[WHAT YOU NEED TO DO]:
Write the material out again, line by line, exactly as it is.
+--
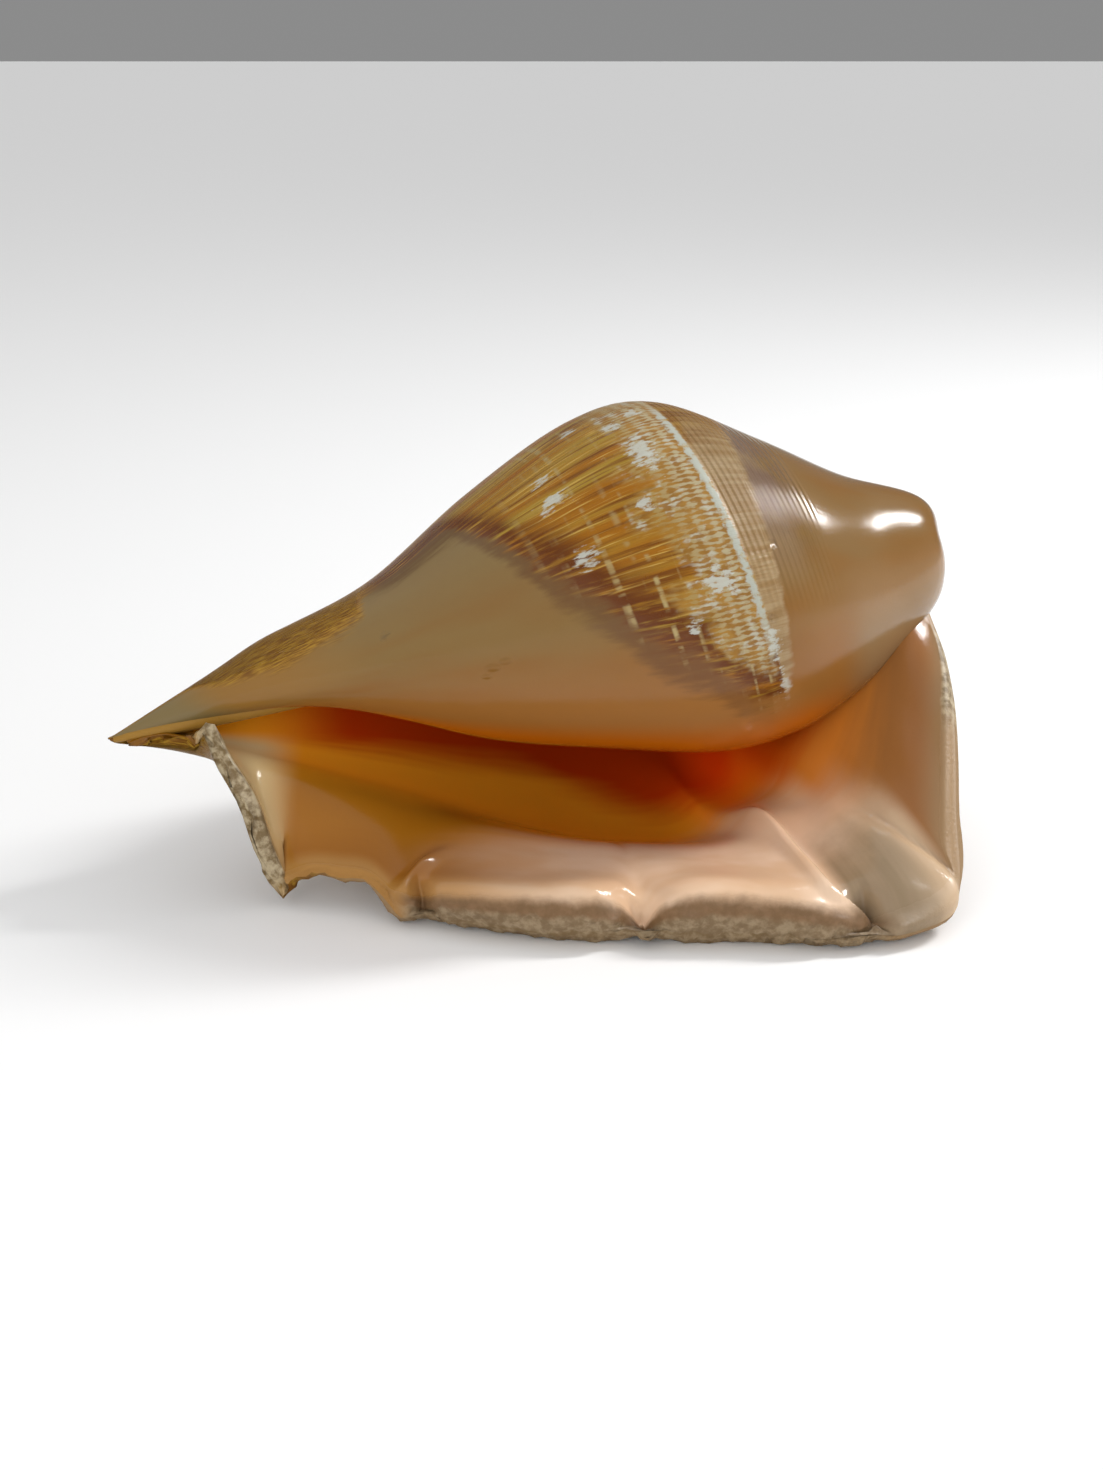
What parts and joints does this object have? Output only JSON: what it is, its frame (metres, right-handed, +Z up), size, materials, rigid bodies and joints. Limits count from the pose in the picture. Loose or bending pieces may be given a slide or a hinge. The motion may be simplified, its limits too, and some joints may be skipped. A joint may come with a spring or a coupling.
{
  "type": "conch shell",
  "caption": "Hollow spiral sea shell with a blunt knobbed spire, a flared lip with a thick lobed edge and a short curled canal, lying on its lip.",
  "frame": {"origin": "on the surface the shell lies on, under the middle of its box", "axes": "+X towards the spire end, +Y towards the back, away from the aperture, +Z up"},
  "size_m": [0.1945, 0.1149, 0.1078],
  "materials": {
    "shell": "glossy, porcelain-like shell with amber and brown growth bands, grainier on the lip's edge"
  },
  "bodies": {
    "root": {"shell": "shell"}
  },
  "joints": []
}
+--
[PROBLEM SOLUTION]:
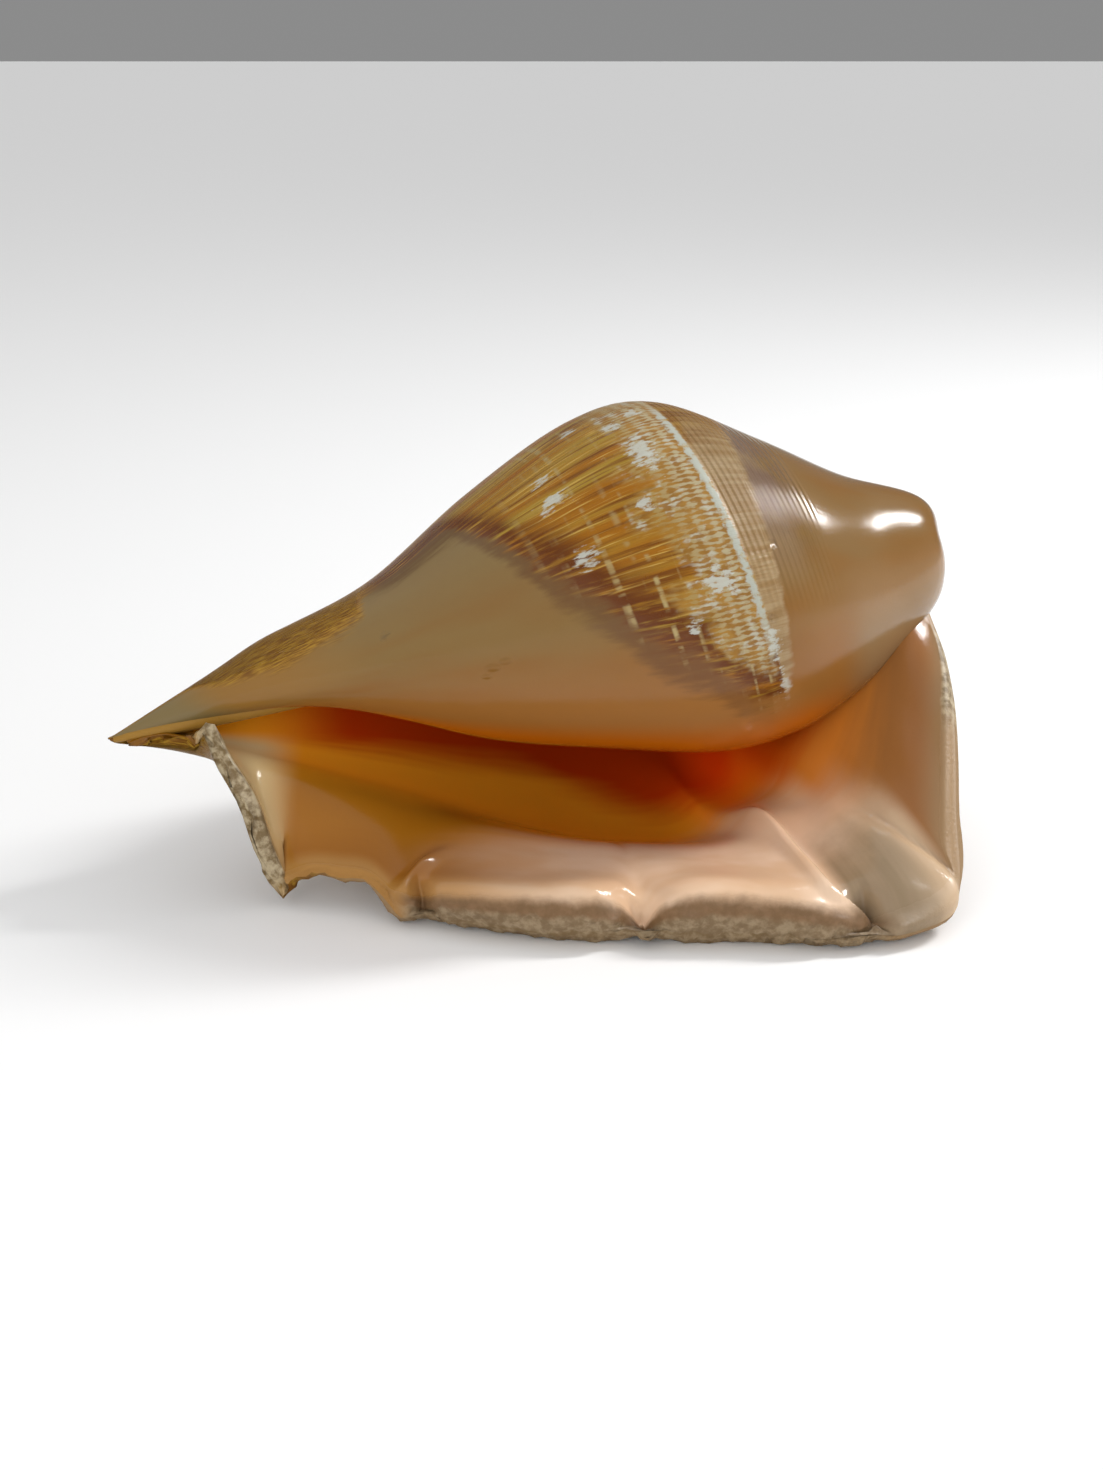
What parts and joints does this object have? Output only JSON: what it is, its frame (metres, right-handed, +Z up), size, materials, rigid bodies and joints. Limits count from the pose in the picture. Loose or bending pieces may be given a slide or a hinge. The motion may be simplified, its limits too, and some joints may be skipped. A joint may come with a spring or a coupling.
{
  "type": "conch shell",
  "caption": "Hollow spiral sea shell with a blunt knobbed spire, a flared lip with a thick lobed edge and a short curled canal, lying on its lip.",
  "frame": {"origin": "on the surface the shell lies on, under the middle of its box", "axes": "+X towards the spire end, +Y towards the back, away from the aperture, +Z up"},
  "size_m": [0.1945, 0.1149, 0.1078],
  "materials": {
    "shell": "glossy, porcelain-like shell with amber and brown growth bands, grainier on the lip's edge"
  },
  "bodies": {
    "root": {"shell": "shell"}
  },
  "joints": []
}